In recent years, symbiosis has also been used to describe relationships between people. The explanations remain the same. A relationship can be parasitic, where one person is always taking from or using another person, while offering nothing, or it can be mutually beneficial, where both people thrive due to the interaction. Having engaged in several codependent relationships in the first four decades of my life, I’ve become adept at recognizing when a partnership is skewed. At this phase, I’m quite clear that I prefer mutuality. Therefore, I’ve spent the last ten years or so cultivating as many of these as possible. Whether it be with a business partner, family member, or friend, here’s what symbiosis looks like for me.
In business, I’ve begun planning a workshop with a fellow adoptee, named Anna Linde, who is an MSc, a sexologist, and a somatic sex educator. Our connection began with a shared goal: to educate people on how to live a healthier sex life. She’s an expert in her field and qualified to discuss this topic; I have lived experiences that complement her academic knowledge. Together, we divide duties based on one another’s education and skillsets. Whereas she loathes social media and can’t bring herself to participate and post; I love it, and look forward to engaging with people, so we compromise in a way that allows for us to co-create and benefit from our combined work.
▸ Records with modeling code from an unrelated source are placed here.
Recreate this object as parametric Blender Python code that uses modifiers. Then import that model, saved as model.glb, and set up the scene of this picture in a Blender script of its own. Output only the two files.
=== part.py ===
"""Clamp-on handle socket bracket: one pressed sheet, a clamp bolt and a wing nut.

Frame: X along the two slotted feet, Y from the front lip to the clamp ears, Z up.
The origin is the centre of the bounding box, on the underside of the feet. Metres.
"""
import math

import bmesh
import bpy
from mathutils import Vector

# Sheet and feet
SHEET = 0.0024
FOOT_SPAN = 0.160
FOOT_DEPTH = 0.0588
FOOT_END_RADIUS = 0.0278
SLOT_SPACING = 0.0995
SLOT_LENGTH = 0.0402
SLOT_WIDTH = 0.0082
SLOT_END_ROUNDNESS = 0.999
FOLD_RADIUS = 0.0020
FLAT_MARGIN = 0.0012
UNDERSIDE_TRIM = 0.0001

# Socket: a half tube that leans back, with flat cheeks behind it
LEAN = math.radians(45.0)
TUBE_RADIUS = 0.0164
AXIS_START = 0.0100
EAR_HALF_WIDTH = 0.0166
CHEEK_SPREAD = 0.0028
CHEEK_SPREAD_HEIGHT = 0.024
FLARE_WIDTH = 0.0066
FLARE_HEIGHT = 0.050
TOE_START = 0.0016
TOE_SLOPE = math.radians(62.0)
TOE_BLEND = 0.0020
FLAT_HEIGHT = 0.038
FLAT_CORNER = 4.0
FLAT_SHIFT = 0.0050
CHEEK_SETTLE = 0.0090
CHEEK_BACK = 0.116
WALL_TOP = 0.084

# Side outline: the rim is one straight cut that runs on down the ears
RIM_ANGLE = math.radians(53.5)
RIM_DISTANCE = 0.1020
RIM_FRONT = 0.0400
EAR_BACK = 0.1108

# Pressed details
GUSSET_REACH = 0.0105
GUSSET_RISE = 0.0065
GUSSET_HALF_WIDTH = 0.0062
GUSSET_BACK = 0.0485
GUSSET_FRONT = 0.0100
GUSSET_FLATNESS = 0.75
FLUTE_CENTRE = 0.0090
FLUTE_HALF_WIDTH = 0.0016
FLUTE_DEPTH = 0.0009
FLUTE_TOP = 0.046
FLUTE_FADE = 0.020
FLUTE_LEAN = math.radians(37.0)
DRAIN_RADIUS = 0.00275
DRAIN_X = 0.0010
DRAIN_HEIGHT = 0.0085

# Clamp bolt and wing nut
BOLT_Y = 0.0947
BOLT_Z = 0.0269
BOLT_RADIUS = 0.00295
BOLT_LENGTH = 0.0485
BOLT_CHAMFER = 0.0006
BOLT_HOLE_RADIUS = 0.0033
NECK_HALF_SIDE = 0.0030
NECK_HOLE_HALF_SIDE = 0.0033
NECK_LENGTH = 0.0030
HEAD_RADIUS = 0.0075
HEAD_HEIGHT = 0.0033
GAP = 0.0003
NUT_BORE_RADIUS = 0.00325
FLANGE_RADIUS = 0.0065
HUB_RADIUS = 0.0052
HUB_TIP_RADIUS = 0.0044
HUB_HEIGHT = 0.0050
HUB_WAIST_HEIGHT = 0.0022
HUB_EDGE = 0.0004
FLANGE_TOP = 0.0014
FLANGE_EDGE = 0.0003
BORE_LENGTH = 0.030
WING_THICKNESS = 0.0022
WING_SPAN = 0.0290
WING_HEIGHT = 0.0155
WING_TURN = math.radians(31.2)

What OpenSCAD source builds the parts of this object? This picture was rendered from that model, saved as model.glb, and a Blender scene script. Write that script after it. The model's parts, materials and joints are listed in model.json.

It is common to find mutualistic relationships in family structures. For example, if you cook and your spouse cleans, that’s a type of symbiosis. Outside of my immediate family, my sister and I have also developed mutuality that is based on a common goal—we both desire a close familial bond. Because we live in different cities, we make time to visit each other one or two times a year. What’s symbiotic is that we share the burden of these visits. For example, sometimes I visit her, and sometimes, she visits me. Other times, we’ve met in another country. During these visits, neither of us depends on the other to pay for everything; we split food and lodging. When we’re not visiting one another, we text or send voice notes to catch up on our day. If one of us hasn’t heard from the other, the other will reach out. Our relationship is intentional, and our love and care for one another is mutually beneficial.
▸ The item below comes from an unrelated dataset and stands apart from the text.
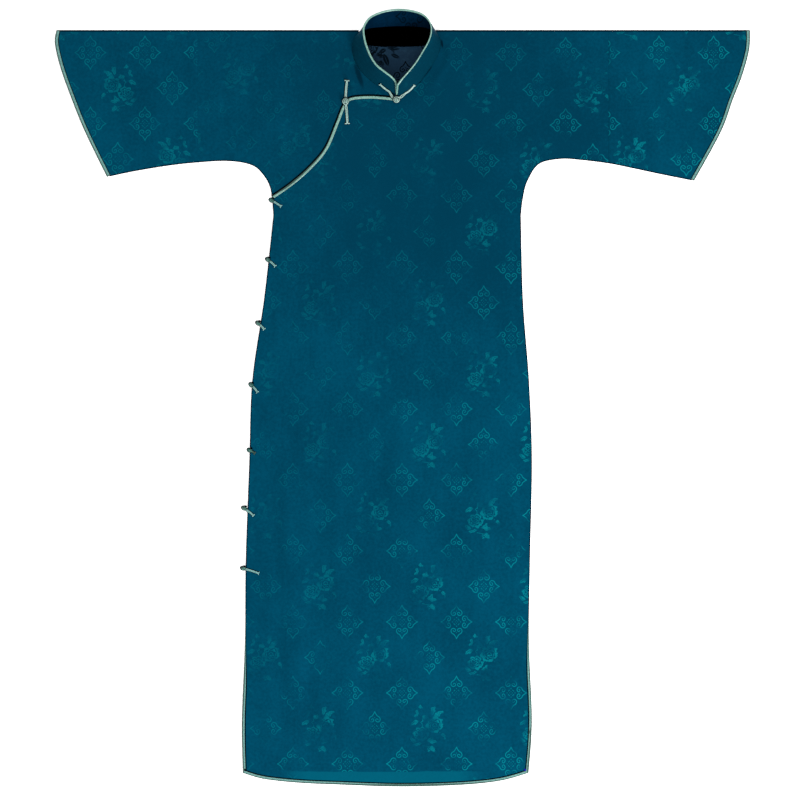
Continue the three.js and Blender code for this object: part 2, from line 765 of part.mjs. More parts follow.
/** The binding of the collar: up one end, round the top and down the other end. */
function collarBinding() {
  const away = COLLAR_BINDING_SEAT;
  const ends = [0, 1].map((share) => {
    const { foot, top, up, normal } = collarAt(share);
    const aside = up.clone().cross(normal).multiplyScalar(share === 0 ? -away : away);
    const corner = top.clone().addScaledVector(up, away * CORNER_CUT).addScaledVector(aside, CORNER_CUT);
    const low = foot.clone().lerp(top, BINDING_END_RISE).add(aside);
    const high = top.clone().addScaledVector(up, -away).add(aside);
    return [low, low.clone().lerp(high, 0.5), high, corner];
  });
  const rim = Array.from({ length: RIM_PLACES + 1 }, (_, i) => {
    const { top, up } = collarAt(THREE.MathUtils.lerp(RIM_SHARE, 1 - RIM_SHARE, i / RIM_PLACES));
    return top.clone().addScaledVector(up, away);
  });
  return cordAlong([...ends[0], ...rim, ...ends[1].reverse()], COLLAR_BINDING_RADIUS, COLLAR_BINDING_STEP);
}

/** The dark facing on the inside of the back, below the neck. */
function neckFacing() {
  const middle = (FACING_LEFT_X + FACING_RIGHT_X) / 2;
  const half = (FACING_RIGHT_X - FACING_LEFT_X) / 2;
  const low = SHOULDER_Y - FACING_DEPTH;
  const outline = new THREE.Shape();
  outline.moveTo(FACING_RIGHT_X, SHOULDER_Y - SEAM_GAP);
  outline.lineTo(FACING_LEFT_X, SHOULDER_Y - SEAM_GAP);
  outline.lineTo(FACING_LEFT_X, low + FACING_SAG);
  outline.quadraticCurveTo(middle - half / 2, low, middle, low);
  outline.quadraticCurveTo(middle + half / 2, low, FACING_RIGHT_X, low + FACING_SAG);
  return new THREE.ExtrudeGeometry(outline, {
    depth: FACING_THICKNESS,
    bevelEnabled: false,
    curveSegments: FACING_CURVE_STEPS,
  }).translate(0, 0, LAYER);
}

// Knotted fastenings

const CORD_STEP = 3.1;
const LEG_PLACES = [1, 0.72, 0.44]; // shares of a leg's length, from its far end
const LEG_NEAREST = LOOP_RADIUS + 2; // to the knot's middle
const LEG_NEAREST_AT_BINDING = LOOP_RADIUS + 5;
const KNOT_SIDES = 8;
const KNOT_RINGS = 6;
const LOOP_ANGLES = [55, 100, 145, 180, 215, 260, 305];
const LOOP_BELOW_KNOT = KNOT_HEIGHT - LOOP_HEIGHT;
const SIDE_KNOT_OUT = 4.4; // of a side knot's middle from the back's edge

/** Both cords of a leg, from its far end to the knot: left cord in, loop, right cord out. */
function doubledCord(places, loop) {
  const count = places.length;
  const pair = places.map(({ point, up }, i) => {
    const from = places[Math.max(i - 1, 0)].point;
    const to = places[Math.min(i + 1, count - 1)].point;
    const side = up.clone().cross(to.clone().sub(from)).normalize();
    const moved = (distance) => point.clone().addScaledVector(side, distance);
    return { left: moved(CORD_PITCH / 2), right: moved(-CORD_PITCH / 2), moved };
  });
  const ends = [pair[0].moved(CORD_END_REACH), pair[0].moved(-CORD_END_REACH)];
  const path = [
    ends[0],
    ...pair.map(({ left }) => left),
    ...loop,
    ...pair.map(({ right }) => right).reverse(),
    ends[1],
  ];
  return cordAlong(path, CORD_RADIUS, CORD_STEP);
}

const LEVEL = new THREE.Vector3(0, 0, 1);
const CORD_LIES = SEAM_GAP + CORD_RADIUS; // a cord's middle above what it lies on

/** Places along a leg that lies on the cloth, from its far end to near the knot. */
function legOnCloth(knot, leg, top, nearest) {
  const reach = Math.hypot(leg.x, leg.y);
  const last = nearest / reach;
  return [...LEG_PLACES.filter((share) => share > last), last].map((share) => {
    const x = knot.x + leg.x * share;
    const y = knot.y + leg.y * share;
    return { point: new THREE.Vector3(x, y, top(x, y) + CORD_LIES), up: LEVEL };
  });
}

/** Places along a leg that lies on the collar's outer face and comes down to the cloth beside the knot. */
function legOnCollar(side) {
  const places = COLLAR_LEG.map(({ round, rise }) => {
    const { foot, top, normal } = collarAt(side > 0 ? round : 1 - round);
    const point = foot.clone().lerp(top, rise).addScaledVector(normal, COLLAR_WALL / 2 + CORD_LIES);
    return { point, up: normal };
  });
  const x = COLLAR_KNOT.x + side * COLLAR_LEG_START.x;
  const y = COLLAR_KNOT.y + COLLAR_LEG_START.y;
  const z = bigTop(x, y) + CORD_LIES + BINDING_THICKNESS - WALL;
  return [...places, { point: new THREE.Vector3(x, y, z), up: LEVEL }];
}

/** The loop round a knot's foot, starting beside the leg that comes from towards. */
function loopRound(middle, towards) {
  const ahead = towards.clone().sub(middle).setZ(0).normalize();
  const aside = new THREE.Vector3(ahead.y, -ahead.x, 0);
  return LOOP_ANGLES.map((degrees) => {
    const angle = THREE.MathUtils.degToRad(degrees);
    return middle.clone()
      .addScaledVector(ahead, LOOP_RADIUS * Math.cos(angle))
      .addScaledVector(aside, LOOP_RADIUS * Math.sin(angle));
  });
}

/** The loop half of a fastening. */
function loopHalf(places, middle) {
  const near = places[places.length - 1].point;
  return doubledCord(places, loopRound(middle, near));
}

/** The button half: the knot and its own leg, joined. */
function knotHalf(places, middle) {
  const near = places[places.length - 1].point;
  const ahead = near.clone().sub(middle).setZ(0).normalize();
  const turn = middle.clone().addScaledVector(ahead, -1).setZ(middle.z - KNOT_RADIUS + CORD_RADIUS);
  const leg = solidOf(doubledCord(places, [turn]));
  return geometryFrom(solidOf(ball(middle)).add(leg));
}

/** The knot itself. */
function ball(middle) {
  const sphere = new THREE.SphereGeometry(KNOT_RADIUS, KNOT_SIDES, KNOT_RINGS);
  return sphere.translate(middle.x, middle.y, middle.z);
}

/** The knot of a side fastening, with the short shank that reaches in to the back's edge. */
function sideKnot(middle, edgeX) {
  const low = WALL;
  const shank = solidOf(cordAlong([
    middle,
    new THREE.Vector3(middle.x, middle.y, low + CORD_RADIUS),
    new THREE.Vector3(middle.x + CORD_RADIUS, middle.y, low),
    new THREE.Vector3(edgeX - SEAM_GAP, middle.y, low),
  ], CORD_RADIUS, CORD_STEP / 2));
  return geometryFrom(solidOf(ball(middle)).add(shank));
}

/** A fastening of the side opening: its loop half and its knot half. */
function sideFrog({ name, knotY, legX, legY }) {
  const edgeX = crossing(leftOutline, knotY);
  const loopZ = bigTop(edgeX, knotY) + CORD_LIES;
  const middle = new THREE.Vector3(edgeX - SIDE_KNOT_OUT, knotY, loopZ);
  const places = legOnCloth(middle, { x: legX, y: legY }, bigTop, LEG_NEAREST);
  const knot = middle.clone().setZ(loopZ + LOOP_BELOW_KNOT);
  return [
    [`frog_${name}_loop`, loopHalf(places, middle)],
    [`frog_${name}_knot`, sideKnot(knot, edgeX)],
  ];
}

/** The fastening at the overlap's corner. */
function lapelFrog() {
  const bed = bigTop(LAPEL_KNOT.x, LAPEL_KNOT.y);
  const middle = new THREE.Vector3(LAPEL_KNOT.x, LAPEL_KNOT.y, bed + LOOP_HEIGHT);
  const knot = middle.clone().setZ(bed + KNOT_HEIGHT);
  const down = legOnCloth(middle, LAPEL_LEG_DOWN, bigTop, LEG_NEAREST_AT_BINDING);
  const up = legOnCloth(middle, LAPEL_LEG_UP, smallTop, LEG_NEAREST);
  return [
    ['frog_lapel_loop', loopHalf(down, middle)],
    ['frog_lapel_knot', knotHalf(up, knot)],
  ];
}

/** The fastening at the foot of the collar. */
function collarFrog() {
  const bed = bigTop(COLLAR_KNOT.x, COLLAR_KNOT.y) + COLLAR_KNOT_RAISE;
  const middle = new THREE.Vector3(COLLAR_KNOT.x, COLLAR_KNOT.y, bed + LOOP_HEIGHT);
  const knot = middle.clone().setZ(bed + KNOT_HEIGHT);
  return [
    ['frog_collar_loop', loopHalf(legOnCollar(1), middle)],
    ['frog_collar_knot', knotHalf(legOnCollar(-1), knot)],
  ];
}

// The garment

const garment = new THREE.Group();
const onBig = (x, y) => big.at(x, y);
const onSurface = () => 0;

/** Adds one named piece to the garment. */
function piece(name, geometry, material) {
  const mesh = new THREE.Mesh(geometry, material);
  mesh.name = name;
  garment.add(mesh);
}

piece('back_body', back(), DAMASK);
piece('front_body', bigFront(), DAMASK);
piece('under_front', smallFront(), DAMASK);
piece('sleeve_left', sleeve(underarmLeft, cuffLeft), DAMASK);
piece('sleeve_right', sleeve(underarmRight, cuffRight), DAMASK);
piece('neck_facing', neckFacing(), FACING_CLOTH);
piece('collar', collar(), COLLAR_DAMASK);
piece('collar_binding', collarBinding(), SATIN);
piece('lapel_binding', strip(lapel, BINDING_WIDTH, onBig, BINDING_THICKNESS), SATIN);
piece('cuff_binding_left', cuffBinding(cuffLeft), SATIN);
piece('cuff_binding_right', cuffBinding(cuffRight), SATIN);
piece('hem_binding_front', strip(boundEdge, BINDING_WIDTH, onBig, BINDING_THICKNESS), SATIN);
piece('hem_binding_back', strip(boundEdge, BINDING_WIDTH, onSurface, WALL), SATIN);
[...FROGS.flatMap(sideFrog), ...lapelFrog(), ...collarFrog()].forEach(([name, geometry]) => {
  piece(name, geometry, SATIN);
});

export default garment;
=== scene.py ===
import functools
import logging
import math
from dataclasses import dataclass, field
from enum import Enum
from typing import Callable, ClassVar, Optional, Sequence

import bpy
import numpy as np
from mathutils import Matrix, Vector
from mathutils.geometry import delaunay_2d_cdt
from mathutils.kdtree import KDTree


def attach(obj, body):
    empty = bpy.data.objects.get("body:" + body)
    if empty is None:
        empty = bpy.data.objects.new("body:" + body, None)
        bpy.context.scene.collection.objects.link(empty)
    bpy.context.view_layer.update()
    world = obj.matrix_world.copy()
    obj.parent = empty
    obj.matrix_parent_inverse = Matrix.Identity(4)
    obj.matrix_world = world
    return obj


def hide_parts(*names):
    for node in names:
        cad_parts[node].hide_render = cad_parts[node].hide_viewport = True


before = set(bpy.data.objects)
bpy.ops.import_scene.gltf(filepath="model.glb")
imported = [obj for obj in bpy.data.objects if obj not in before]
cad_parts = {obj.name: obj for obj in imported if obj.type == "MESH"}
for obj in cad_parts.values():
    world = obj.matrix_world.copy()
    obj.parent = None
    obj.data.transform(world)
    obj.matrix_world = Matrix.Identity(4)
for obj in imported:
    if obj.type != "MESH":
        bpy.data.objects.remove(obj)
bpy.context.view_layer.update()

# A qipao laid flat on its back, front side up. Shapes are worked out in millimetres, in the packed
# model's frame: X across the sleeves, Y from the hem to the collar, Z up from the surface that it lies on.

log = logging.getLogger("qipao")

MM = 0.001
WALL = 1.2
SEAM_GAP = 0.3
LAYER = WALL + SEAM_GAP
SHOULDER_Y = 618.0
SLEEVE_JOIN_X = 345.0
SLIT_TOP_Y = -365.0
BINDING_WIDTH = 4.2
UNDERLAP = 50.0
CENTRE_FRONT_X = -10.8
SHADED_SHARE = 0.33
LINE_SOFT = 0.22
HEM_BAND_TOP = -627.3
FIGURE_COLUMN = 45.8
FIGURE_DROP = 59.6
EXPOSURE = 2.1
THREAD_RELIEF = 0.0002
CORD_THREADS = 1400.0
CORD_SIDES = 8
BODY = "root"

Path = np.ndarray
HeightAt = Callable[[np.ndarray, np.ndarray], np.ndarray]
Colour = tuple[float, float, float]
Material = bpy.types.Material
Piece = bpy.types.Object
Socket = bpy.types.NodeSocket

# Colours as they look under the studio's light, from 0 to 255

GROUND: Colour = (1, 82, 110)
DARK_GROUND: Colour = (1, 64, 89)
FIGURE: Colour = (6, 132, 146)
TURNED_HEM: Colour = (2, 104, 127)
# Painted shade: the dark along the shoulder fold and in the bottoms of the deep creases
PAINTED_SHADE: Colour = (1, 14, 30)
BLACK: Colour = (0, 0, 0)

# Cut edges: the same tables as the solids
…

I have many friends, but each relationship isn’t equal. All are symbiotic, but each is not mutualistic. Though the connotation of a parasite seems negative, I’ve accepted that’s what a few of these friendships are. Most of the time, these friends need something from me: time, mentoring, advice. In those instances, I don’t receive anything beneficial from the other person. This isn’t bad. It just is. Just like it isn’t bad that a tree begins to die if ants take over. The difference is, I’m not a tree. I can enact boundaries. Instead of staying on the phone for two hours, I can end the convo after 20 minutes. As the definition shows, if I don’t, I may end up harmed.
On the other hand, there are many friendships I’ve found mutually beneficial. They are typically the ones where there is an equal exchange of energy over time. In these relationships, we are emotionally attuned to one another’s wants and needs, and there is a balance of give-and-take. A rule isn’t explicitly stated. Like the parasite, it just is.
Mutually beneficial relationships are ideal for me, and I’d argue they are for you, too. According to Dr. Bruce Wilson, equality promotes a more balanced contribution to any relationship, and balance can be found through mutuality. Don’t get me wrong, in the natural world, parasitical (and other types of symbiotic relationships, such as predation) are necessary. After all, sharks gotta eat. My point, though, is that if you find yourself in a lopsided relationship, meaning, you are giving too much or not receiving enough, then you may want to assess the symbiotic nature of it. I mean, none of us wants to be the plant that rots because insects are taking all the nutrients, right?